Pacific coast birding down, Atlantic coast yet to go

Cape May lighthouse

The Cape May lighthouse marks the location of the Cape May Bird Observatory hawk watching platform.

Published Sept. 30, 2004, in the Wyoming Tribune Eagle, “Pacific coast down, Atlantic coast yet to go.”

2014 Update: I’ve been fortunate to travel to Cape May in the fall two more times since, but never quite at the peak.

By Barb Gorges

By the time you read this I’ll be back from the East Coast.

Only once before have I made it ocean to ocean in one year. That year I started out in spring as a naturalist-in-training on Staten Island, N.Y., then spent the summer in Wyoming as a soils tech in Rock Springs, and when the field season finished, drove up to Seattle to visit my aunt and uncle.

These same relatives now live in Philadelphia, the destination of this latest trip. My sister and I had asked our mother where we could take her to celebrate her 70th birthday and she chose her brother’s.

Since I travel these days with an eye for the birds, it didn’t take long for the realization (perhaps it was with help from Aunt Pat) that Cape May, N.J., is only two hours south of Philly. Don’t you just love the miniature geography back east? People measure travel by hours rather than miles because of the traffic congestion. If the East Coast had Wyoming’s unimpeded highways, most of it would be within a day’s drive of Philadelphia.

Cape May is a Mecca for observing migration. Located on the southern tip of New Jersey, it is a natural stopping place for birds during both spring and fall. Capitalizing on this, the Cape May Bird Observatory was established in 1975 to count the birds. In addition to research and conservation projects, it has extensive education and recreational birding programs.

Judging by the CMBO’s advertising in birding magazines for its seasonal festivals, I would gather the height of spring migration is mid-May and in the fall it’s Oct. 29-31. Rats.

Our trip to Sitka, Alaska, in August was on the late side of migration up there, and September at Cape May will be on the early side. Someday I may be lucky enough to travel to bird and slip in visits to nearby relatives, rather than the other way around.

As far as I’m concerned, except for Cape May, the itinerary is totally up to Mom. From the looks of my Internet search, the 16 antique stores should provide her plenty of entertainment anyway.

Cape May is apparently full of quaint Victorian-era architecture and is preserved intact as a National Historic Landmark City. Of course local businesses capitalize on the fact. In addition, the local entrepreneurs have always encouraged their reputation as a seaside resort—for the last couple hundred years.

Though Southeast Alaska has been a destination for adventurous vacationers since the late 19th century, it seems only since the closing of its pulp mill over 10 years ago has Sitka gotten more serious about the tourism industry.

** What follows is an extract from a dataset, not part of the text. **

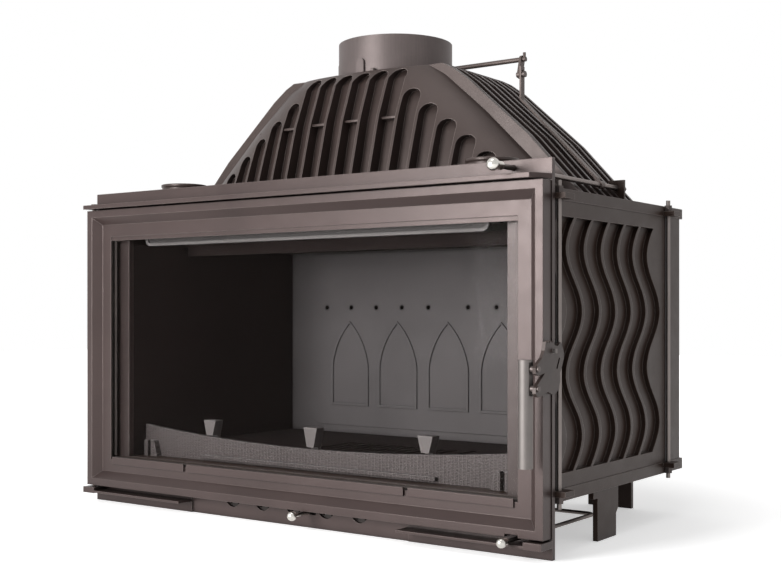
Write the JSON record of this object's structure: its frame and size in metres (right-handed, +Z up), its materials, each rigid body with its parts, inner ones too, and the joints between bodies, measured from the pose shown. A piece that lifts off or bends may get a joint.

When we visited the Alaska Raptor Center, we were astounded by the $12 per person entrance fee, and the new million-dollar visitor-office-rehabilitation facility with permanent staff of five and hundreds of volunteers. It’s a far cry from Lois and Frank Layton’s new but just as effective pole building flight barn outside Casper.

By the way, congratulations to Lois and Frank for being in the first group, including Curt Gowdy and Olaus and Mardy Murie, inducted into the Wildlife Heritage Foundation of Wyoming’s Outdoor Hall of Fame earlier this month. The Laytons were honored for their 45-year commitment to bird rehabilitation.

At the ARC we joined a group of 50 or 60 cruise ship passengers bused in for a tour of the facility and a presentation with a resident, permanently injured, bald eagle. Then we were shepherded towards the gift shop.

Busload after busload all summer long gives the place a commercial air. At least the entrance fees help pay for the grand facility to accommodate so many visitors as well as public education and rehab of birds.

For a family like ours, familiar with facilities in Cheyenne, Casper, Laramie and Ft. Collins, it seemed like overkill. But perhaps for the majority of the visitors, it was their first exposure. One should never discount the influence of 30 minute tours on the future welfare of wildlife.

The Cape May Bird Observatory, conveniently located in another tourist destination, may be similar. Operated by New Jersey Audubon (not affiliated with and predating establishment of the National Audubon Society), it does have a gift shop, according to the Web site www.njaudubon.org/centers. I just hope that at the end of the summer season they still have t-shirts my size.

In the next column you’ll find out if I did actually get to Cape May—after all, it is hurricane season. However, Philadelphia itself has a good reputation for bird watching.

I don’t expect to add a lot of birds to my life list as I did in Alaska. The birds of my Midwestern youth are pretty much the same species as in the east, except for the seabirds that might overfly the cape, though I still may pick up species I wasn’t paying attention to 30 years ago.

Checking out the Cape May Rare Bird Alert Web site, I was surprised to see some familiar, but normally western, birds listed—American white pelican, American avocet and lark sparrow. Just visiting, like me. Just a long way from home for a short while.